Your objective >>
Quote the whole listing word for word, please.

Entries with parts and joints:
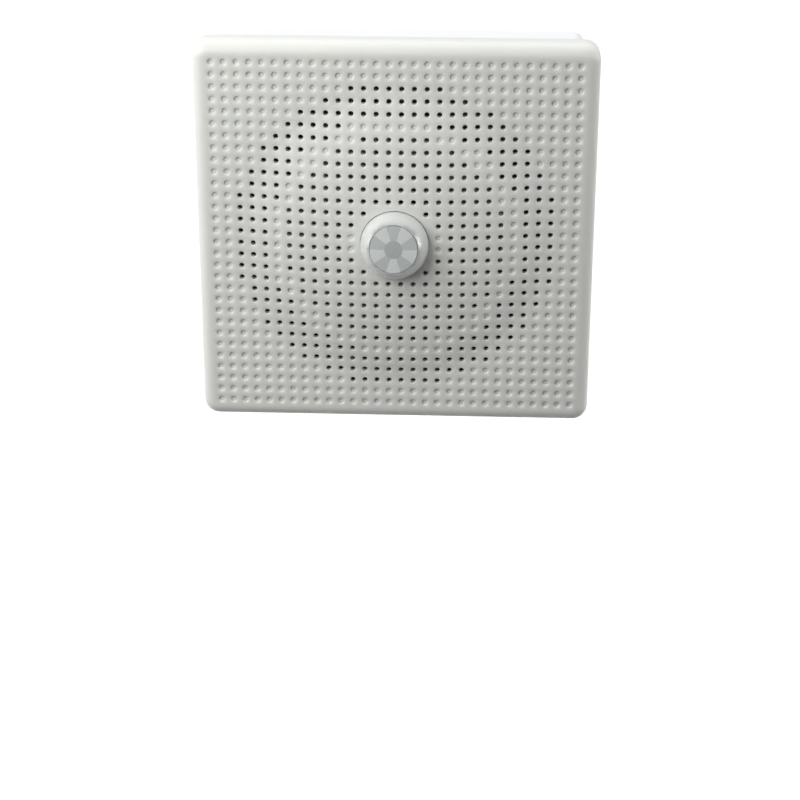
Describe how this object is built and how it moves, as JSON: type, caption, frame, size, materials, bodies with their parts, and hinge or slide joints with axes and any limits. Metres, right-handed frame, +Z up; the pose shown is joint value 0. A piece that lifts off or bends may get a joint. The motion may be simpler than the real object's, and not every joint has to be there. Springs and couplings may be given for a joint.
{
  "type": "motion sensor door chime",
  "caption": "Square door chime with a perforated dome, a swivelling motion sensor ball and a round wall bracket it hooks on to.",
  "frame": {"origin": "on the wall plane, midway between the two lower wall screw holes of the bracket", "axes": "+Z up, the wall is the plane y = 0 and the face looks along -Y"},
  "size_m": [0.1524, 0.0691, 0.1524],
  "materials": {
    "housing": "fine satin",
    "cover": "fine satin",
    "bracket": "satin, slightly warmer than the housing",
    "ball": "gloss",
    "lens": "milky, translucent",
    "nylon": "waxy",
    "steel": "zinc plated",
    "magnet": "ferrite between plated plates",
    "paper": "fibrous paper",
    "foam": "foam",
    "board": "solder mask",
    "black_plastic": "moulded",
    "can": "drawn"
  },
  "bodies": {
    "bracket": {"wall_bracket": "bracket"},
    "chime": {"rear_housing": "housing", "front_cover": "cover", "case_screws": "steel", "screw_caps": "housing", "sensor_socket": "black_plastic", "socket_screws": "steel", "speaker_gasket": "foam", "speaker_frame": "steel", "speaker_cone": "paper", "dust_cap": "paper", "speaker_magnet": "magnet", "speaker_screws": "steel", "main_board": "board", "board_screws": "steel", "sound_chip": "black_plastic", "capacitors": "can", "wire_sockets": "nylon", "supply_jack": "black_plastic", "mode_switch": "steel"},
    "swivel_ring": {"friction_ring": "nylon"},
    "sensor": {"sensor_ball_front": "ball", "sensor_ball_rear": "ball", "fresnel_lens": "lens", "pir_sensor": "can", "pir_board": "board", "retaining_washer": "nylon", "retaining_clip": "steel"},
    "knob": {"switch_knob": "black_plastic"}
  },
  "joints": [
    {"name": "lift_off", "type": "slide", "parent": "bracket", "child": "chime", "axis": [0, 0, 1], "range_m": [0, 0.02]},
    {"name": "sensor_pan", "type": "hinge", "parent": "chime", "child": "swivel_ring", "pos_m": [0, -0.0584, 0.0334], "axis": [0, 0, 1], "range_deg": [-15, 15]},
    {"name": "sensor_tilt", "type": "hinge", "parent": "swivel_ring", "child": "sensor", "pos_m": [0, -0.0584, 0.0334], "axis": [1, 0, 0], "range_deg": [-6, 24]},
    {"name": "mode_slide", "type": "slide", "parent": "chime", "child": "knob", "axis": [1, 0, 0], "range_m": [-0.002, 0.002]}
  ]
}
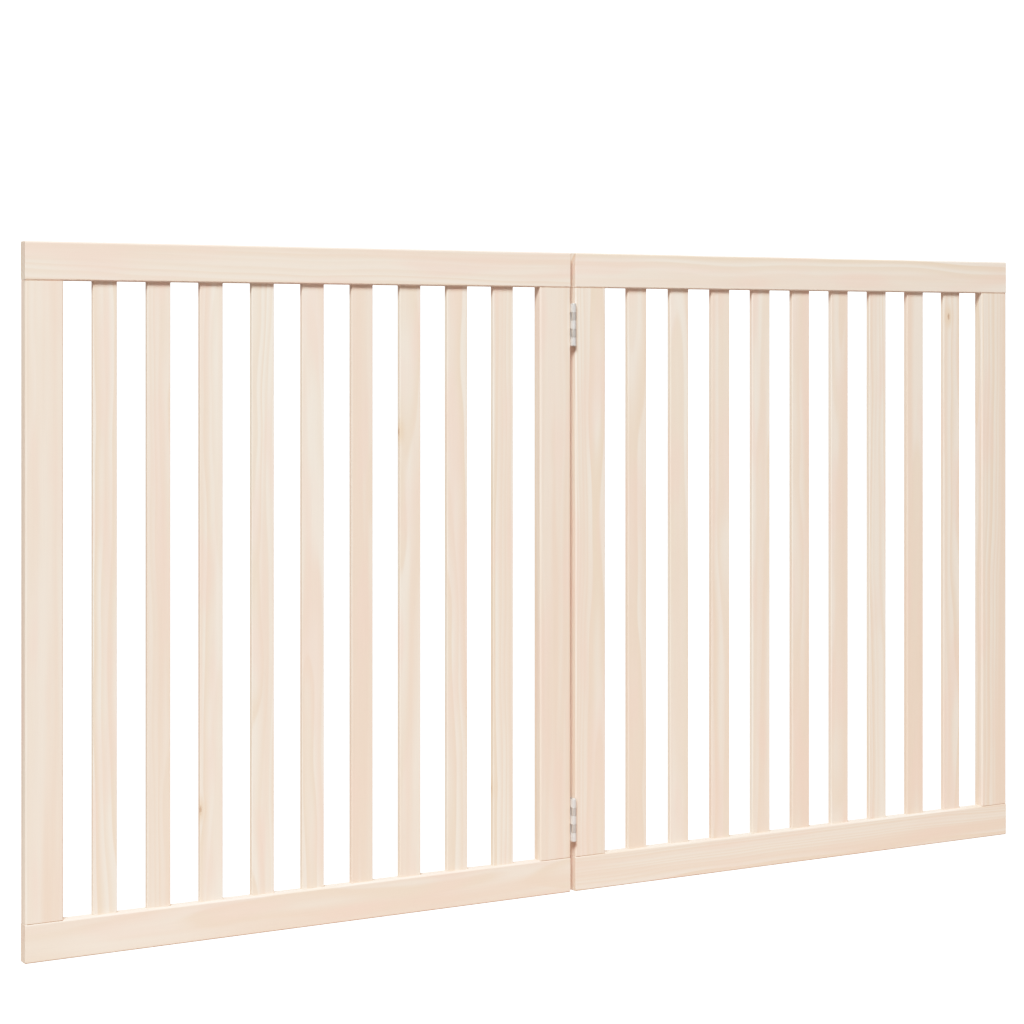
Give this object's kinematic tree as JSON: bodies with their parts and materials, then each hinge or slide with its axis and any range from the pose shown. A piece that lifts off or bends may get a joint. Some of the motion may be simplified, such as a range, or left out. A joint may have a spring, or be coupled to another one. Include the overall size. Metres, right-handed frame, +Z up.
{
  "type": "pet gate",
  "caption": "Folding freestanding wooden pet gate: slatted pine panels in rail and stile frames, joined edge to edge by steel butt hinges.",
  "frame": {"origin": "on the floor, under the middle of the gate's bounding box; the seam between the panels is at x = 0", "axes": "+X along the gate towards the panel that folds, +Y from the front faces (hinge side) to the back, +Z up"},
  "size_m": [1.2442, 0.0181, 0.7],
  "materials": {
    "pine_frame": "planed pale pine, unvarnished, fine straight grain",
    "pine_slats": "planed pale pine, unvarnished, fine straight grain",
    "beech_dowels": "turned beech, plain",
    "hinge_steel": "zinc plated, satin",
    "screw_steel": "zinc plated, satin"
  },
  "bodies": {
    "left_panel": {"left_top_rail": "pine_frame", "left_bottom_rail": "pine_frame", "left_outer_stile": "pine_frame", "left_inner_stile": "pine_frame", "left_slat_1": "pine_slats", "left_slat_2": "pine_slats", "left_slat_3": "pine_slats", "left_slat_4": "pine_slats", "left_slat_5": "pine_slats", "left_slat_6": "pine_slats", "left_slat_7": "pine_slats", "left_slat_8": "pine_slats", "left_slat_9": "pine_slats", "left_dowels": "beech_dowels", "upper_hinge_left_leaf": "hinge_steel", "lower_hinge_left_leaf": "hinge_steel", "upper_hinge_left_screws": "screw_steel", "lower_hinge_left_screws": "screw_steel", "upper_hinge_pin": "hinge_steel", "lower_hinge_pin": "hinge_steel"},
    "right_panel": {"right_top_rail": "pine_frame", "right_bottom_rail": "pine_frame", "right_outer_stile": "pine_frame", "right_inner_stile": "pine_frame", "right_slat_1": "pine_slats", "right_slat_2": "pine_slats", "right_slat_3": "pine_slats", "right_slat_4": "pine_slats", "right_slat_5": "pine_slats", "right_slat_6": "pine_slats", "right_slat_7": "pine_slats", "right_slat_8": "pine_slats", "right_slat_9": "pine_slats", "right_dowels": "beech_dowels", "upper_hinge_right_leaf": "hinge_steel", "lower_hinge_right_leaf": "hinge_steel", "upper_hinge_right_screws": "screw_steel", "lower_hinge_right_screws": "screw_steel"}
  },
  "joints": [
    {"name": "panel_fold", "type": "hinge", "parent": "left_panel", "child": "right_panel", "pos_m": [0, -0.00625, 0.35], "axis": [0, 0, -1], "range_deg": [0, 180]}
  ]
}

Answer for the task >>
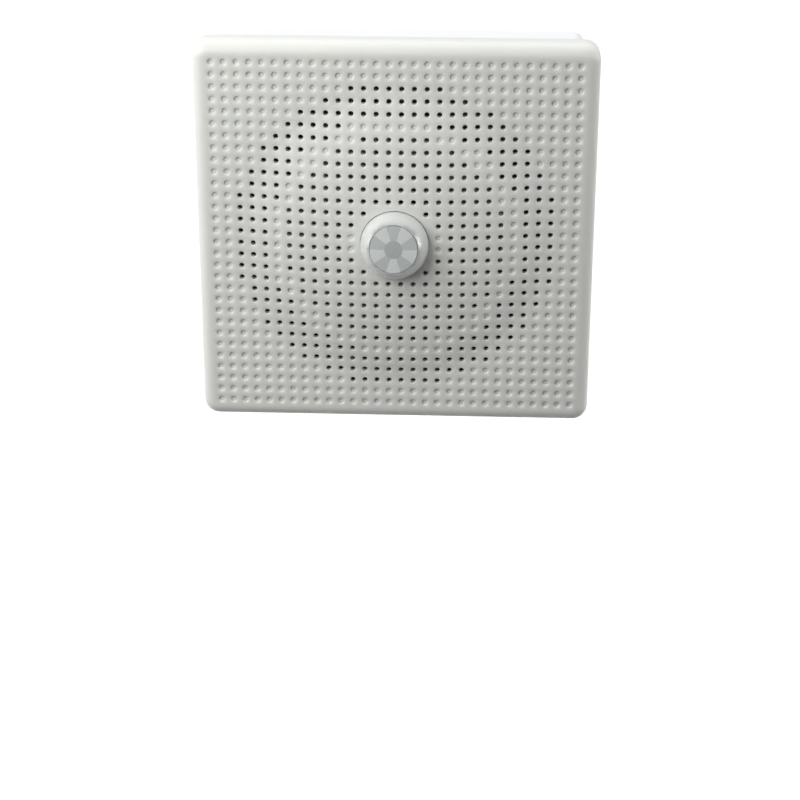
Describe how this object is built and how it moves, as JSON: type, caption, frame, size, materials, bodies with their parts, and hinge or slide joints with axes and any limits. Metres, right-handed frame, +Z up; the pose shown is joint value 0. A piece that lifts off or bends may get a joint. The motion may be simpler than the real object's, and not every joint has to be there. Springs and couplings may be given for a joint.
{
  "type": "motion sensor door chime",
  "caption": "Square door chime with a perforated dome, a swivelling motion sensor ball and a round wall bracket it hooks on to.",
  "frame": {"origin": "on the wall plane, midway between the two lower wall screw holes of the bracket", "axes": "+Z up, the wall is the plane y = 0 and the face looks along -Y"},
  "size_m": [0.1524, 0.0691, 0.1524],
  "materials": {
    "housing": "fine satin",
    "cover": "fine satin",
    "bracket": "satin, slightly warmer than the housing",
    "ball": "gloss",
    "lens": "milky, translucent",
    "nylon": "waxy",
    "steel": "zinc plated",
    "magnet": "ferrite between plated plates",
    "paper": "fibrous paper",
    "foam": "foam",
    "board": "solder mask",
    "black_plastic": "moulded",
    "can": "drawn"
  },
  "bodies": {
    "bracket": {"wall_bracket": "bracket"},
    "chime": {"rear_housing": "housing", "front_cover": "cover", "case_screws": "steel", "screw_caps": "housing", "sensor_socket": "black_plastic", "socket_screws": "steel", "speaker_gasket": "foam", "speaker_frame": "steel", "speaker_cone": "paper", "dust_cap": "paper", "speaker_magnet": "magnet", "speaker_screws": "steel", "main_board": "board", "board_screws": "steel", "sound_chip": "black_plastic", "capacitors": "can", "wire_sockets": "nylon", "supply_jack": "black_plastic", "mode_switch": "steel"},
    "swivel_ring": {"friction_ring": "nylon"},
    "sensor": {"sensor_ball_front": "ball", "sensor_ball_rear": "ball", "fresnel_lens": "lens", "pir_sensor": "can", "pir_board": "board", "retaining_washer": "nylon", "retaining_clip": "steel"},
    "knob": {"switch_knob": "black_plastic"}
  },
  "joints": [
    {"name": "lift_off", "type": "slide", "parent": "bracket", "child": "chime", "axis": [0, 0, 1], "range_m": [0, 0.02]},
    {"name": "sensor_pan", "type": "hinge", "parent": "chime", "child": "swivel_ring", "pos_m": [0, -0.0584, 0.0334], "axis": [0, 0, 1], "range_deg": [-15, 15]},
    {"name": "sensor_tilt", "type": "hinge", "parent": "swivel_ring", "child": "sensor", "pos_m": [0, -0.0584, 0.0334], "axis": [1, 0, 0], "range_deg": [-6, 24]},
    {"name": "mode_slide", "type": "slide", "parent": "chime", "child": "knob", "axis": [1, 0, 0], "range_m": [-0.002, 0.002]}
  ]
}
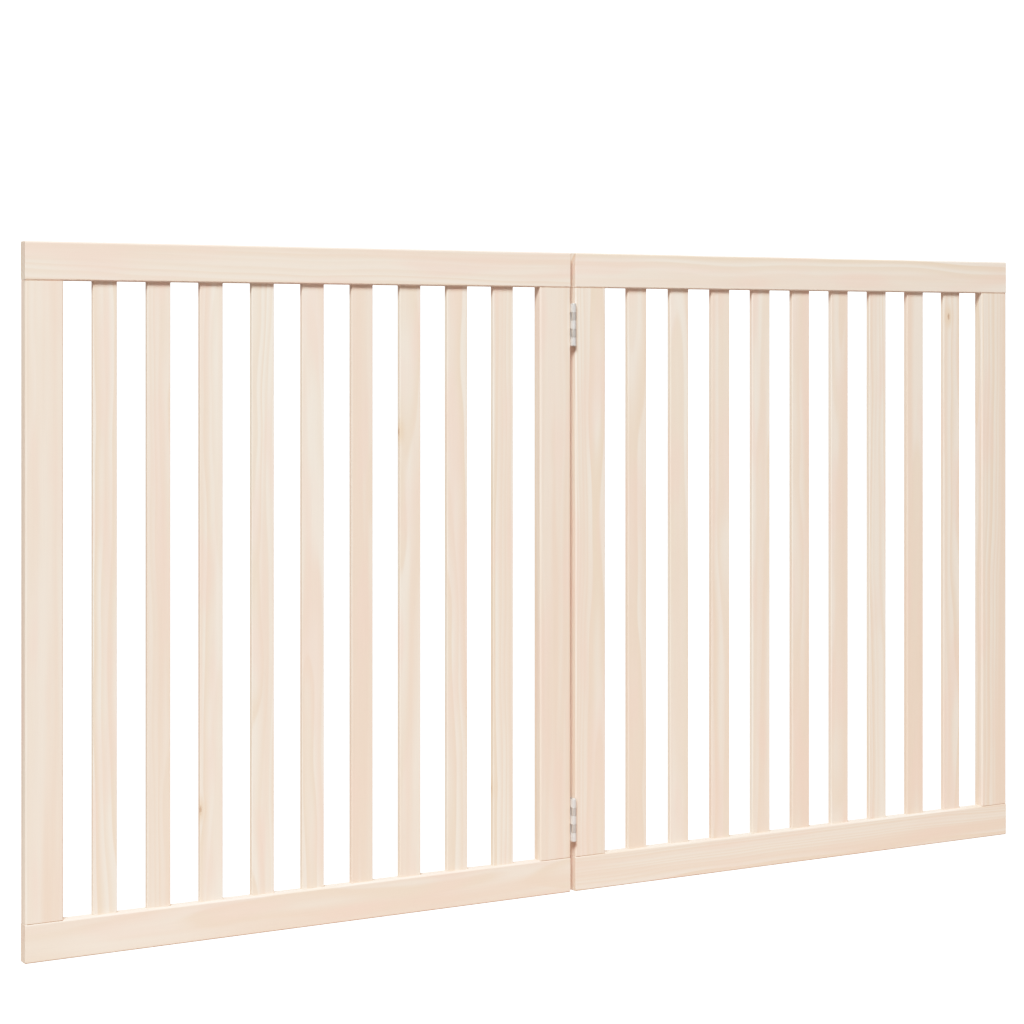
Give this object's kinematic tree as JSON: bodies with their parts and materials, then each hinge or slide with its axis and any range from the pose shown. A piece that lifts off or bends may get a joint. Some of the motion may be simplified, such as a range, or left out. A joint may have a spring, or be coupled to another one. Include the overall size. Metres, right-handed frame, +Z up.
{
  "type": "pet gate",
  "caption": "Folding freestanding wooden pet gate: slatted pine panels in rail and stile frames, joined edge to edge by steel butt hinges.",
  "frame": {"origin": "on the floor, under the middle of the gate's bounding box; the seam between the panels is at x = 0", "axes": "+X along the gate towards the panel that folds, +Y from the front faces (hinge side) to the back, +Z up"},
  "size_m": [1.2442, 0.0181, 0.7],
  "materials": {
    "pine_frame": "planed pale pine, unvarnished, fine straight grain",
    "pine_slats": "planed pale pine, unvarnished, fine straight grain",
    "beech_dowels": "turned beech, plain",
    "hinge_steel": "zinc plated, satin",
    "screw_steel": "zinc plated, satin"
  },
  "bodies": {
    "left_panel": {"left_top_rail": "pine_frame", "left_bottom_rail": "pine_frame", "left_outer_stile": "pine_frame", "left_inner_stile": "pine_frame", "left_slat_1": "pine_slats", "left_slat_2": "pine_slats", "left_slat_3": "pine_slats", "left_slat_4": "pine_slats", "left_slat_5": "pine_slats", "left_slat_6": "pine_slats", "left_slat_7": "pine_slats", "left_slat_8": "pine_slats", "left_slat_9": "pine_slats", "left_dowels": "beech_dowels", "upper_hinge_left_leaf": "hinge_steel", "lower_hinge_left_leaf": "hinge_steel", "upper_hinge_left_screws": "screw_steel", "lower_hinge_left_screws": "screw_steel", "upper_hinge_pin": "hinge_steel", "lower_hinge_pin": "hinge_steel"},
    "right_panel": {"right_top_rail": "pine_frame", "right_bottom_rail": "pine_frame", "right_outer_stile": "pine_frame", "right_inner_stile": "pine_frame", "right_slat_1": "pine_slats", "right_slat_2": "pine_slats", "right_slat_3": "pine_slats", "right_slat_4": "pine_slats", "right_slat_5": "pine_slats", "right_slat_6": "pine_slats", "right_slat_7": "pine_slats", "right_slat_8": "pine_slats", "right_slat_9": "pine_slats", "right_dowels": "beech_dowels", "upper_hinge_right_leaf": "hinge_steel", "lower_hinge_right_leaf": "hinge_steel", "upper_hinge_right_screws": "screw_steel", "lower_hinge_right_screws": "screw_steel"}
  },
  "joints": [
    {"name": "panel_fold", "type": "hinge", "parent": "left_panel", "child": "right_panel", "pos_m": [0, -0.00625, 0.35], "axis": [0, 0, -1], "range_deg": [0, 180]}
  ]
}